C’est sur ces trois points que nous reviendrons dans nos prochains numéros, en compagnie de la même gamme d’enceintes et dans le même local. On y verra comment les conclusions auxquelles nous sommes parvenus au terme d’une confrontation traditionnelle et sans précautions particulières d’emploi peuvent être remises en cause.

Donc, en synthèse, une écoute traditionnelle sans précautions particulières, c’est-à-dire comme nous en avons tous fait en auditorium, peut effectivement permettre d’établir une hiérarchie au sein d’une gamme, même si les différences s’amenuisent entre les modèles au fur et à mesure que l’on monte en gamme. C’est quelque part rassurant de constater que, toutes choses égales par ailleurs, rien n’a vraiment changé en une génération :wink:.

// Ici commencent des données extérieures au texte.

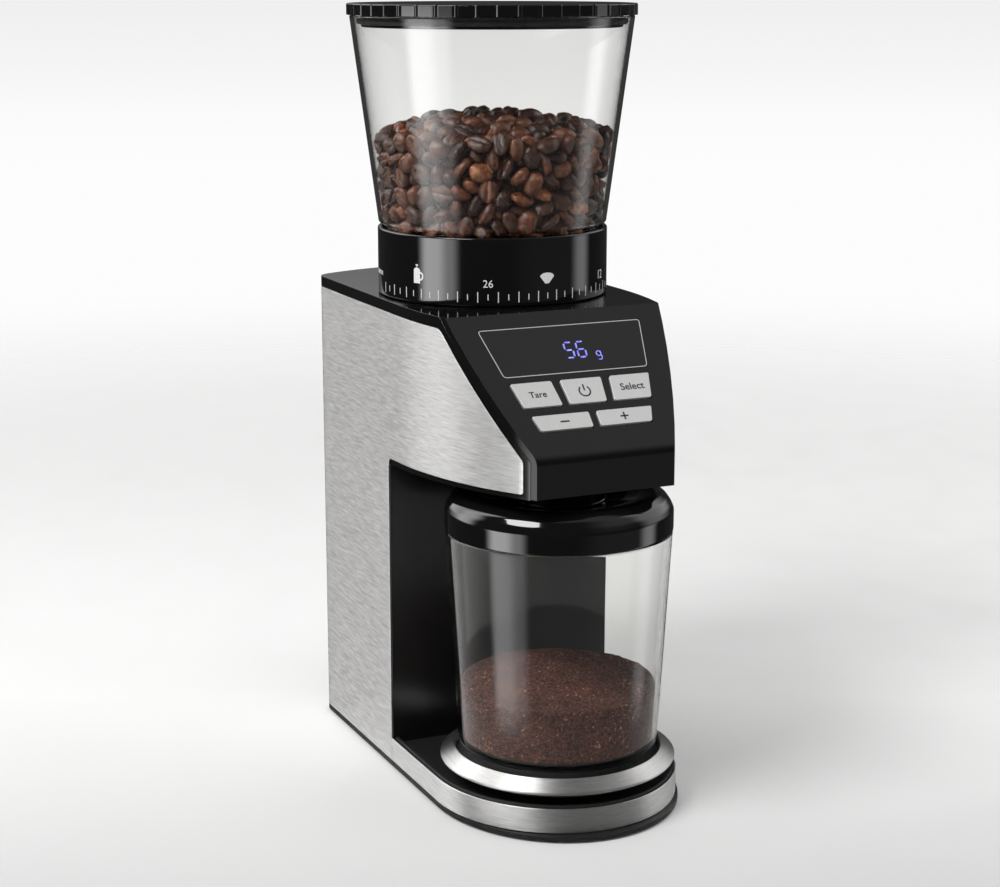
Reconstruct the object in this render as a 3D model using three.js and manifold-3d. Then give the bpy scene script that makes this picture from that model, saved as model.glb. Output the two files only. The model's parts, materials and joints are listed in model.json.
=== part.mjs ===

Il serait bien entendu présomptueux de généraliser ces résultats à n’importe quelle gamme d’enceintes, même si notre bon sens (qui n’a pas toujours raison) nous invite à le faire. Et pourtant, je suis certain que vous aussi avez déjà fait cette expérience.
Pour ma part, c’est flagrant sur la gamme Divatech que je connais bien. En écoute traditionnelle, la Diva 16 est surpassée par la Diva 18, elle-même supplantée par la CL26 qui cède la place à la CL28, même si sur certains points la CL26 a un charme que beaucoup apprécient. Je ne doute pas que cet article, pour daté qu’il soit, ait des résonances dans votre propre expérience auditive et que vous puissiez en transposer les résultats dans votre contexte personnel.

C’est à cette fin que nous l’avons publié. Pas pour sa valeur intrinsèque sur un comparatio de matériels vintage (quoique…) mais bien parce qu’il permet à chacun de se construire sa propre gamme de référence sur la base de ses écoutes. En un sens, nous sommes donc tous au même niveau pour aborder le deuxième article de cette série, car même si nous n’avons pas le même matériel, nous partageons une méthode d’évaluation et nous l’avons appliquée dans notre contexte.